Input rows
******

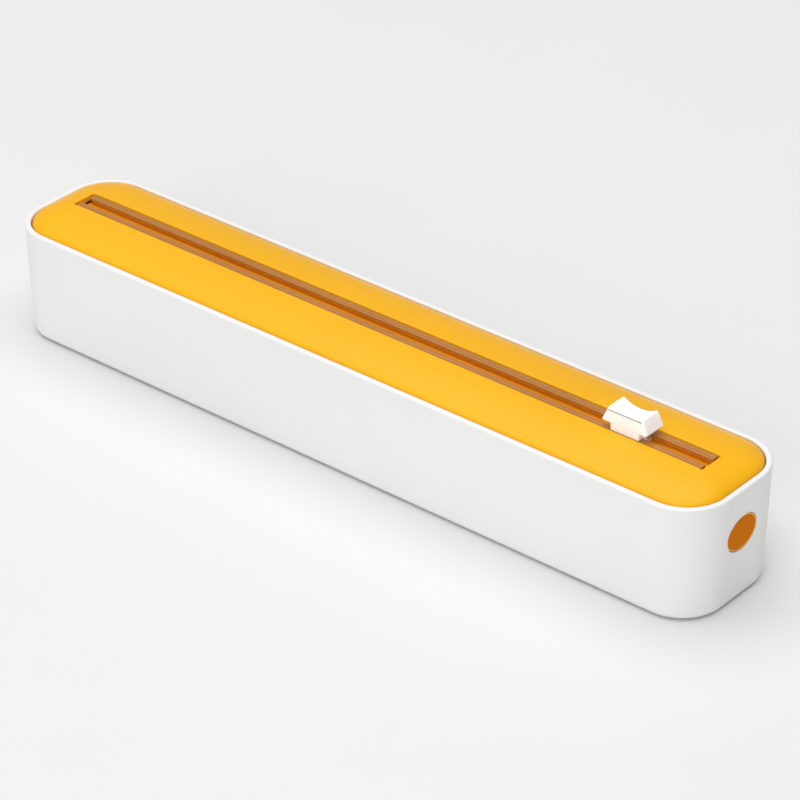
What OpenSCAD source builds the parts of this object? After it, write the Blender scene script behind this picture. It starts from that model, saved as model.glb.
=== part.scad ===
// Cling film dispenser: a long tub with a crowned lid that lifts straight off, a slide cutter that
// runs in the lid's slot, a film roll on two core plugs, and a sprung release button at each end.
// Millimetres. Origin at the middle of the plane it stands on, +X to the right end, +Z up.

/* [Tub] */
// Overall length
tub_length = 350; // [340:1:380]
// Overall width
tub_width = 61; // [60:0.5:70]
// Height from the underside to the rim
tub_height = 49.4; // [48.5:0.1:56]
// Plan radius of the four corners at the rim
corner_r = 20; // [16:0.5:22]
// How far each wall leans in between the rim and the base
draft = 1.4; // [0.5:0.1:1.8]
// Radius of the edge round the base
base_edge_r = 2.6; // [1:0.1:4]
// Wall and floor thickness
wall = 2.5; // [2:0.1:2.8]

/* [Lid] */
// Gap between the lid's edge and the rim
lid_gap = 0.5; // [0.4:0.05:0.8]
// How far the lid's edge lies below the rim
lid_drop = 1.5; // [1:0.1:3]
// Rise of the crown above the lid's edge
lid_crown = 6.3; // [6:0.1:8]
// Length at each end over which the crown rolls down
end_roll = 20; // [18:1:30]
// Thickness of the lid shell
lid_wall = 2.2; // [1.8:0.1:2.4]
// Depth of the skirt inside the tub
skirt_depth = 6.5; // [5:0.1:6.5]

/* [Cutter track] */
// Length of the slot in the lid
slot_length = 318; // [310:1:324]
// Width of the slot in the lid
slot_width = 11.9; // [11.5:0.1:13]
// Width of the groove between the rails
groove_width = 4.6; // [4.2:0.1:5]
// Thickness of each rail strip
rail_thickness = 1.35; // [1.2:0.05:1.5]
// How far the rail tops lie below the crown
rail_drop = 0.8; // [0.6:0.05:0.9]

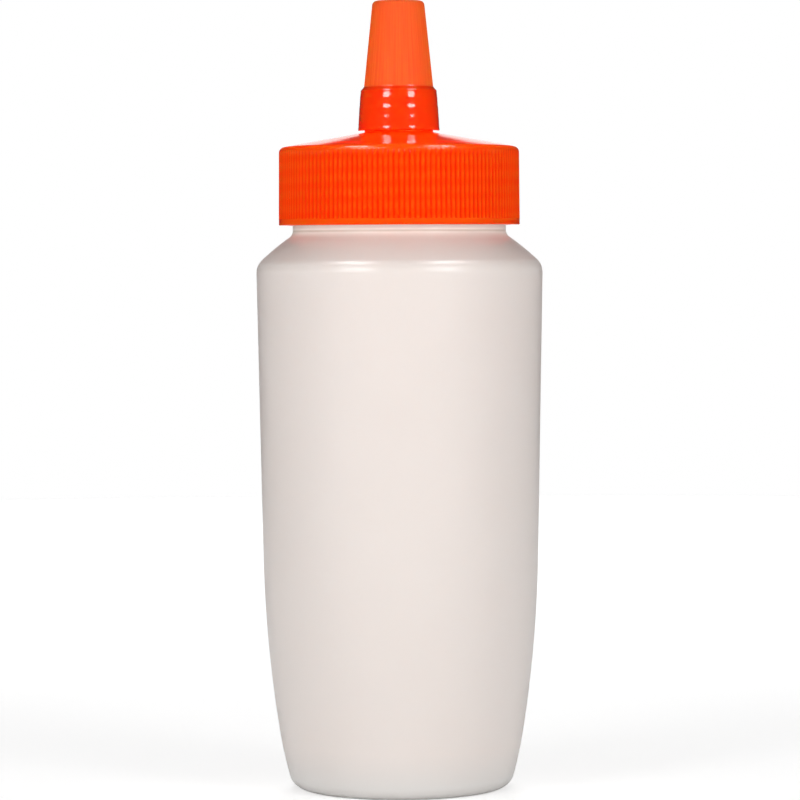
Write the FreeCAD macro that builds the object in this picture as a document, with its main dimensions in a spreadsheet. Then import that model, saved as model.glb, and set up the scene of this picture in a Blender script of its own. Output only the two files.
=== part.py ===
import FreeCAD, Part
import Sketcher
import math
import os

# Honey dispenser bottle: a hollow squeeze bottle, a fluted screw cap that carries a hollow
# nozzle, and a tip cap over the nozzle. Millimetres and degrees, +Z up, the origin at the
# middle of the flat ring that the bottle stands on.
#
# The screw cap seats with its land on the bottle's rim, and the tip cap seats on the boss
# below the nozzle. Each is drawn from its own lower edge, and its Placement is that seat.

SIZES = [
    # bottle
    ("body_diameter", 72.98, "widest place, before the shoulder is rounded"),
    ("body_height", 133.6, "height of the widest place"),
    ("belly_inset", 1.4, "how far the straight wall draws in on its way down to the belly"),
    ("belly_height", 59.1, "height of the belly, where the wall begins to curve in"),
    ("ankle_inset", 5.4, "how far the wall has drawn in where that curve tightens"),
    ("ankle_height", 14.5, "height of that place"),
    ("base_inset", 8.77, "how far the wall has drawn in at the ground, before the heel is rounded"),
    ("heel_radius", 4.45, "rounding between the ground and the wall"),
    ("foot_inset", 5.9, "from that corner to the inner edge of the flat ring it stands on"),
    ("push_up_depth", 1.6, "rise of the base inside the ring"),
    ("shoulder_angle", 50.4, "shoulder's lean from the upright"),
    ("shoulder_crown", 5.2, "how much steeper or flatter it is at its two ends, as it bulges"),
    ("shoulder_radius", 4.7, "rounding of the widest place"),
    ("neck_fillet", 2.1, "hollow rounding where the shoulder meets the neck"),
    ("neck_diameter", 54.3, "neck outside, between its threads"),
    ("neck_length", 20.76, "from the shoulder to the rim"),
    ("bottle_wall", 1.1, "thickness of the bottle everywhere"),
    # screw cap
    ("thread_space", 1.5, "room for the threads between neck and cap"),
    ("cap_wall", 2.05, "skirt of the screw cap, over the ridges"),
    ("cap_side_height", 19.8, "side of the screw cap, before its rim is rounded"),
    ("cap_rim_radius", 2.6, "rounding of that rim"),
    ("land_thickness", 1.4, "side height that stands above the land on the bottle's rim"),
    ("cap_top_angle", 10.0, "rise of the cap's conical top"),
    ("cap_top_thickness", 1.6, "thickness of the conical top"),
    ("plug_clearance", 0.15, "between the sealing ring and the mouth"),
    ("plug_thickness", 1.0, "sealing ring"),
    ("plug_depth", 2.5, "sealing ring's reach into the mouth"),
    ("flute_count", 144, "flutes round the screw cap"),
    ("flute_depth", 0.32, "depth of a flute"),
    ("flute_share", 0.62, "share of the pitch that a flute takes"),
    ("band_height", 1.6, "plain band below the flutes"),
    # boss and nozzle
    ("boss_diameter", 17.4, "boss that the tip cap seats on"),
    ("boss_wall", 1.5, "wall of the boss"),
    ("boss_height", 33.0, "from the cap's lower edge to the seat on the boss"),
    ("seat_width", 1.35, "ledge of the boss round the nozzle, which is the seat"),
    ("throat_length", 2.0, "funnel from the boss's bore into the nozzle"),
    ("nozzle_wall", 1.3, "wall of the nozzle"),
    ("nozzle_end", 1.5, "thickness of the nozzle's end"),
    ("orifice_diameter", 4.4, "hole in the nozzle's end"),
    # tip cap
    ("skirt_clearance", 0.1, "between the boss and the tip cap's skirt"),
    ("skirt_wall", 1.7, "tip cap's skirt at its lower edge"),
    ("skirt_top_wall", 0.87, "tip cap's skirt at its chamfer"),
    ("skirt_gap", 0.64, "between the skirt's lower edge and the cap's conical top"),
    ("bead_height", 1.0, "thicker edge at the bottom of the skirt"),
    ("bead_width", 0.2, "how far that edge stands out"),
    ("step_width", 0.14, "how much the skirt thickens in the step below the seat"),
    ("step_height", 0.5, "height of that step"),
    ("seat_cover", 1.25, "skirt above the seat, up to the chamfer"),
    ("chamfer_height", 1.0, "chamfer between skirt and cone"),
    ("tip_height", 33.0, "whole tip cap"),
    ("tip_diameter", 13.1, "tip cap's end, before it is rounded"),
    ("tip_radius", 1.2, "rounding of that end"),
    ("tip_wall", 1.2, "wall of the tip cap's cone and end"),
    ("nozzle_clearance", 0.25, "between nozzle and tip cap"),
    ("end_clearance", 0.6, "between the nozzle's end and the tip cap's end"),
    ("pin_clearance", 0.15, "between the sealing pin and the orifice"),
    ("pin_length", 3.0, "sealing pin under the tip cap's end"),
]

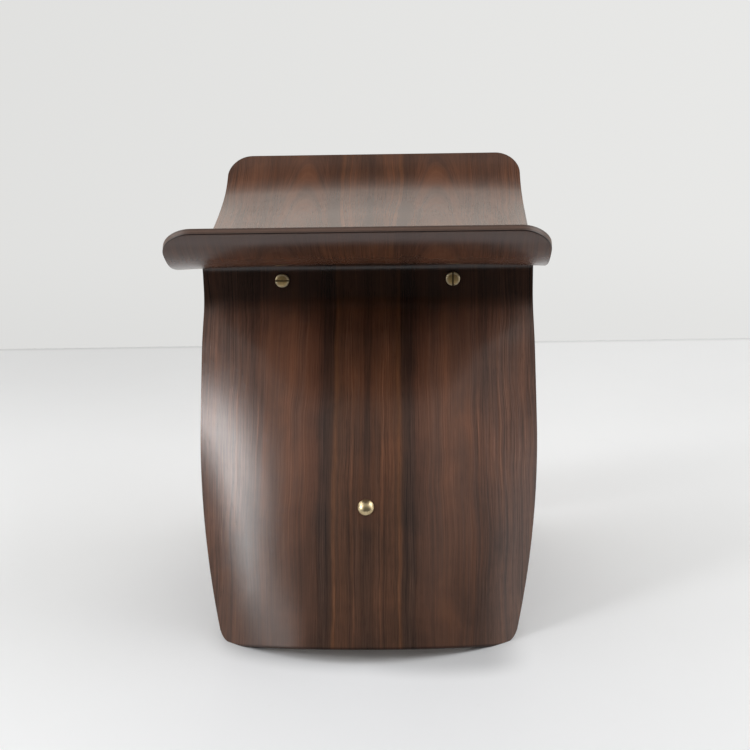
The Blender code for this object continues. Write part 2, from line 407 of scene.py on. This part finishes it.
# tone of the veneer by distance from the seam, in metres
VENEER_ZONES = (
    (0.0000, (80, 54, 42)),
    (0.0030, (82, 55, 43)),
    (0.0065, (97, 65, 49)),
    (0.0150, (100, 66, 49)),
    (0.0230, (103, 68, 50)),
    (0.0266, (111, 73, 51)),
    (0.0284, (110, 73, 51)),
    (0.0305, (68, 48, 40)),
    (0.0390, (72, 50, 41)),
    (0.0460, (92, 61, 48)),
    (0.0600, (111, 76, 60)),
    (0.0850, (112, 77, 61)),
    (0.0980, (102, 70, 56)),
    (0.1030, (86, 61, 51)),
    (0.1080, (104, 72, 58)),
    (0.1250, (109, 77, 63)),
    (0.1550, (101, 72, 60)),
)
PLAIN_TONE = (101, 69, 54)
FOOT_TONE = (90, 74, 66)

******

Aim of the exercise
Output the records verbatim, from the first line to the last.

Result of this task
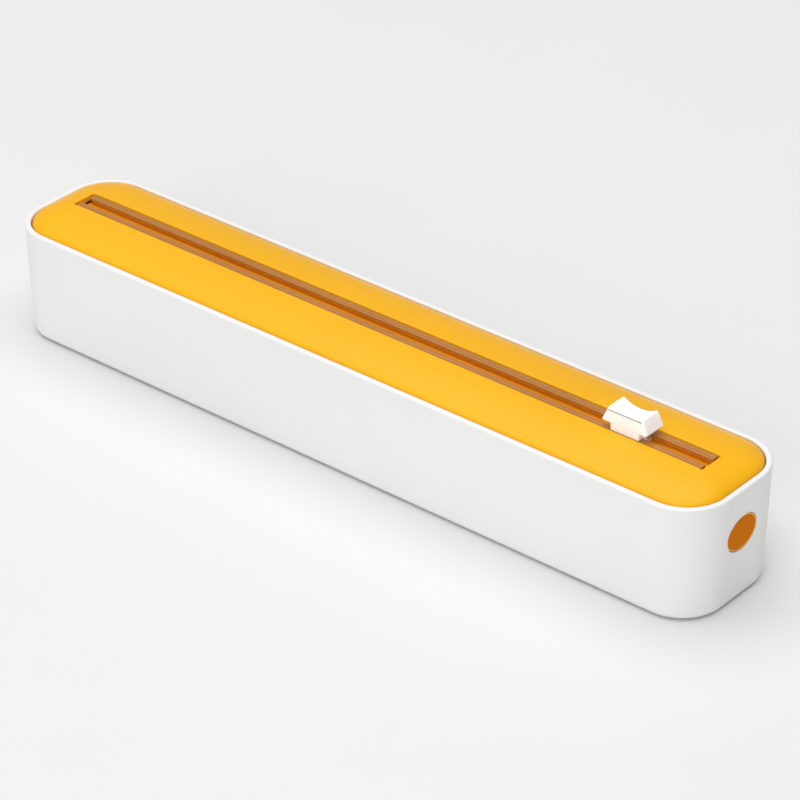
What OpenSCAD source builds the parts of this object? After it, write the Blender scene script behind this picture. It starts from that model, saved as model.glb.
=== part.scad ===
// Cling film dispenser: a long tub with a crowned lid that lifts straight off, a slide cutter that
// runs in the lid's slot, a film roll on two core plugs, and a sprung release button at each end.
// Millimetres. Origin at the middle of the plane it stands on, +X to the right end, +Z up.

/* [Tub] */
// Overall length
tub_length = 350; // [340:1:380]
// Overall width
tub_width = 61; // [60:0.5:70]
// Height from the underside to the rim
tub_height = 49.4; // [48.5:0.1:56]
// Plan radius of the four corners at the rim
corner_r = 20; // [16:0.5:22]
// How far each wall leans in between the rim and the base
draft = 1.4; // [0.5:0.1:1.8]
// Radius of the edge round the base
base_edge_r = 2.6; // [1:0.1:4]
// Wall and floor thickness
wall = 2.5; // [2:0.1:2.8]

/* [Lid] */
// Gap between the lid's edge and the rim
lid_gap = 0.5; // [0.4:0.05:0.8]
// How far the lid's edge lies below the rim
lid_drop = 1.5; // [1:0.1:3]
// Rise of the crown above the lid's edge
lid_crown = 6.3; // [6:0.1:8]
// Length at each end over which the crown rolls down
end_roll = 20; // [18:1:30]
// Thickness of the lid shell
lid_wall = 2.2; // [1.8:0.1:2.4]
// Depth of the skirt inside the tub
skirt_depth = 6.5; // [5:0.1:6.5]

/* [Cutter track] */
// Length of the slot in the lid
slot_length = 318; // [310:1:324]
// Width of the slot in the lid
slot_width = 11.9; // [11.5:0.1:13]
// Width of the groove between the rails
groove_width = 4.6; // [4.2:0.1:5]
// Thickness of each rail strip
rail_thickness = 1.35; // [1.2:0.05:1.5]
// How far the rail tops lie below the crown
rail_drop = 0.8; // [0.6:0.05:0.9]

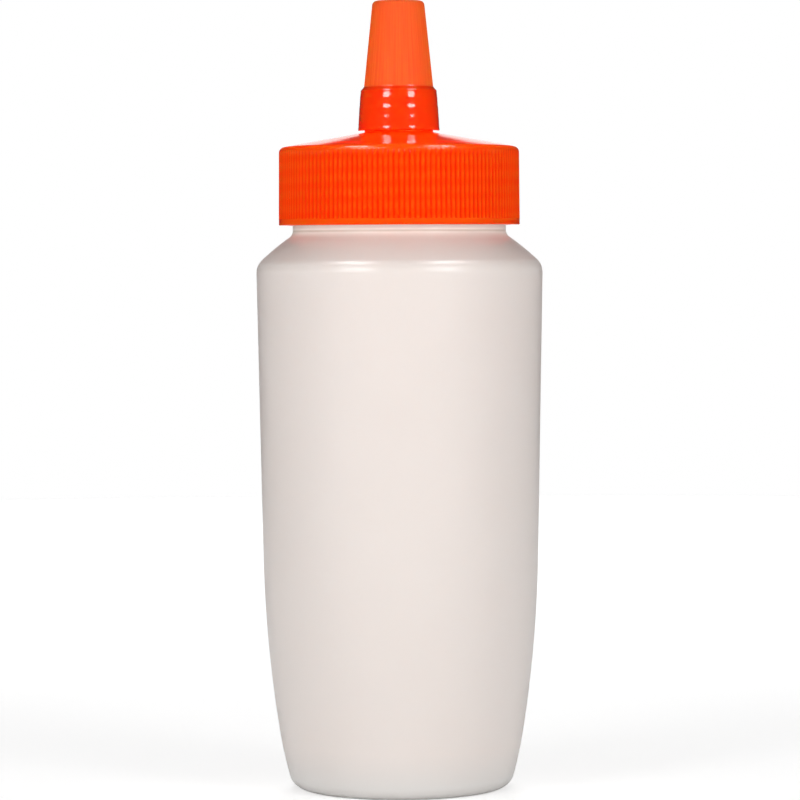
Write the FreeCAD macro that builds the object in this picture as a document, with its main dimensions in a spreadsheet. Then import that model, saved as model.glb, and set up the scene of this picture in a Blender script of its own. Output only the two files.
=== part.py ===
import FreeCAD, Part
import Sketcher
import math
import os

# Honey dispenser bottle: a hollow squeeze bottle, a fluted screw cap that carries a hollow
# nozzle, and a tip cap over the nozzle. Millimetres and degrees, +Z up, the origin at the
# middle of the flat ring that the bottle stands on.
#
# The screw cap seats with its land on the bottle's rim, and the tip cap seats on the boss
# below the nozzle. Each is drawn from its own lower edge, and its Placement is that seat.

SIZES = [
    # bottle
    ("body_diameter", 72.98, "widest place, before the shoulder is rounded"),
    ("body_height", 133.6, "height of the widest place"),
    ("belly_inset", 1.4, "how far the straight wall draws in on its way down to the belly"),
    ("belly_height", 59.1, "height of the belly, where the wall begins to curve in"),
    ("ankle_inset", 5.4, "how far the wall has drawn in where that curve tightens"),
    ("ankle_height", 14.5, "height of that place"),
    ("base_inset", 8.77, "how far the wall has drawn in at the ground, before the heel is rounded"),
    ("heel_radius", 4.45, "rounding between the ground and the wall"),
    ("foot_inset", 5.9, "from that corner to the inner edge of the flat ring it stands on"),
    ("push_up_depth", 1.6, "rise of the base inside the ring"),
    ("shoulder_angle", 50.4, "shoulder's lean from the upright"),
    ("shoulder_crown", 5.2, "how much steeper or flatter it is at its two ends, as it bulges"),
    ("shoulder_radius", 4.7, "rounding of the widest place"),
    ("neck_fillet", 2.1, "hollow rounding where the shoulder meets the neck"),
    ("neck_diameter", 54.3, "neck outside, between its threads"),
    ("neck_length", 20.76, "from the shoulder to the rim"),
    ("bottle_wall", 1.1, "thickness of the bottle everywhere"),
    # screw cap
    ("thread_space", 1.5, "room for the threads between neck and cap"),
    ("cap_wall", 2.05, "skirt of the screw cap, over the ridges"),
    ("cap_side_height", 19.8, "side of the screw cap, before its rim is rounded"),
    ("cap_rim_radius", 2.6, "rounding of that rim"),
    ("land_thickness", 1.4, "side height that stands above the land on the bottle's rim"),
    ("cap_top_angle", 10.0, "rise of the cap's conical top"),
    ("cap_top_thickness", 1.6, "thickness of the conical top"),
    ("plug_clearance", 0.15, "between the sealing ring and the mouth"),
    ("plug_thickness", 1.0, "sealing ring"),
    ("plug_depth", 2.5, "sealing ring's reach into the mouth"),
    ("flute_count", 144, "flutes round the screw cap"),
    ("flute_depth", 0.32, "depth of a flute"),
    ("flute_share", 0.62, "share of the pitch that a flute takes"),
    ("band_height", 1.6, "plain band below the flutes"),
    # boss and nozzle
    ("boss_diameter", 17.4, "boss that the tip cap seats on"),
    ("boss_wall", 1.5, "wall of the boss"),
    ("boss_height", 33.0, "from the cap's lower edge to the seat on the boss"),
    ("seat_width", 1.35, "ledge of the boss round the nozzle, which is the seat"),
    ("throat_length", 2.0, "funnel from the boss's bore into the nozzle"),
    ("nozzle_wall", 1.3, "wall of the nozzle"),
    ("nozzle_end", 1.5, "thickness of the nozzle's end"),
    ("orifice_diameter", 4.4, "hole in the nozzle's end"),
    # tip cap
    ("skirt_clearance", 0.1, "between the boss and the tip cap's skirt"),
    ("skirt_wall", 1.7, "tip cap's skirt at its lower edge"),
    ("skirt_top_wall", 0.87, "tip cap's skirt at its chamfer"),
    ("skirt_gap", 0.64, "between the skirt's lower edge and the cap's conical top"),
    ("bead_height", 1.0, "thicker edge at the bottom of the skirt"),
    ("bead_width", 0.2, "how far that edge stands out"),
    ("step_width", 0.14, "how much the skirt thickens in the step below the seat"),
    ("step_height", 0.5, "height of that step"),
    ("seat_cover", 1.25, "skirt above the seat, up to the chamfer"),
    ("chamfer_height", 1.0, "chamfer between skirt and cone"),
    ("tip_height", 33.0, "whole tip cap"),
    ("tip_diameter", 13.1, "tip cap's end, before it is rounded"),
    ("tip_radius", 1.2, "rounding of that end"),
    ("tip_wall", 1.2, "wall of the tip cap's cone and end"),
    ("nozzle_clearance", 0.25, "between nozzle and tip cap"),
    ("end_clearance", 0.6, "between the nozzle's end and the tip cap's end"),
    ("pin_clearance", 0.15, "between the sealing pin and the orifice"),
    ("pin_length", 3.0, "sealing pin under the tip cap's end"),
]

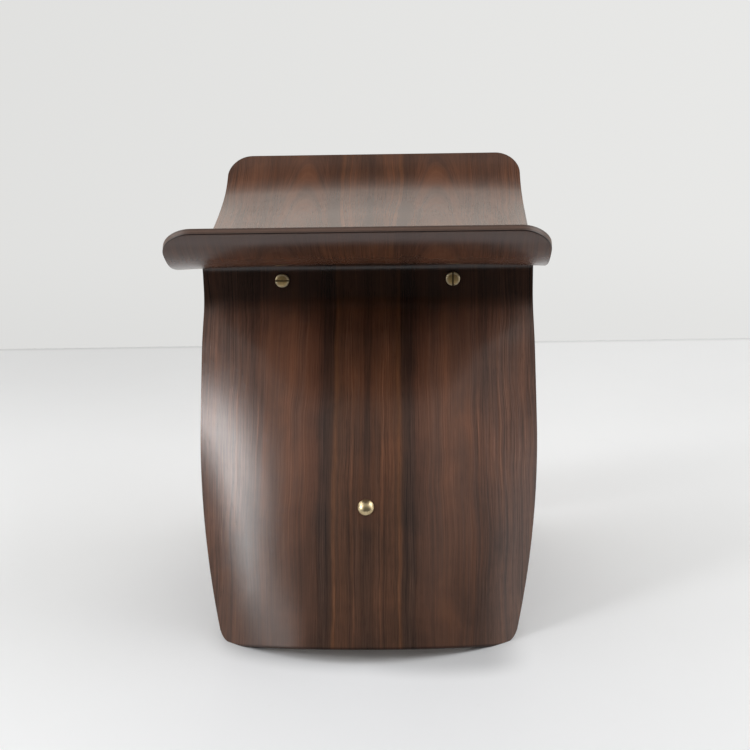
The Blender code for this object continues. Write part 2, from line 407 of scene.py on. This part finishes it.
# tone of the veneer by distance from the seam, in metres
VENEER_ZONES = (
    (0.0000, (80, 54, 42)),
    (0.0030, (82, 55, 43)),
    (0.0065, (97, 65, 49)),
    (0.0150, (100, 66, 49)),
    (0.0230, (103, 68, 50)),
    (0.0266, (111, 73, 51)),
    (0.0284, (110, 73, 51)),
    (0.0305, (68, 48, 40)),
    (0.0390, (72, 50, 41)),
    (0.0460, (92, 61, 48)),
    (0.0600, (111, 76, 60)),
    (0.0850, (112, 77, 61)),
    (0.0980, (102, 70, 56)),
    (0.1030, (86, 61, 51)),
    (0.1080, (104, 72, 58)),
    (0.1250, (109, 77, 63)),
    (0.1550, (101, 72, 60)),
)
PLAIN_TONE = (101, 69, 54)
FOOT_TONE = (90, 74, 66)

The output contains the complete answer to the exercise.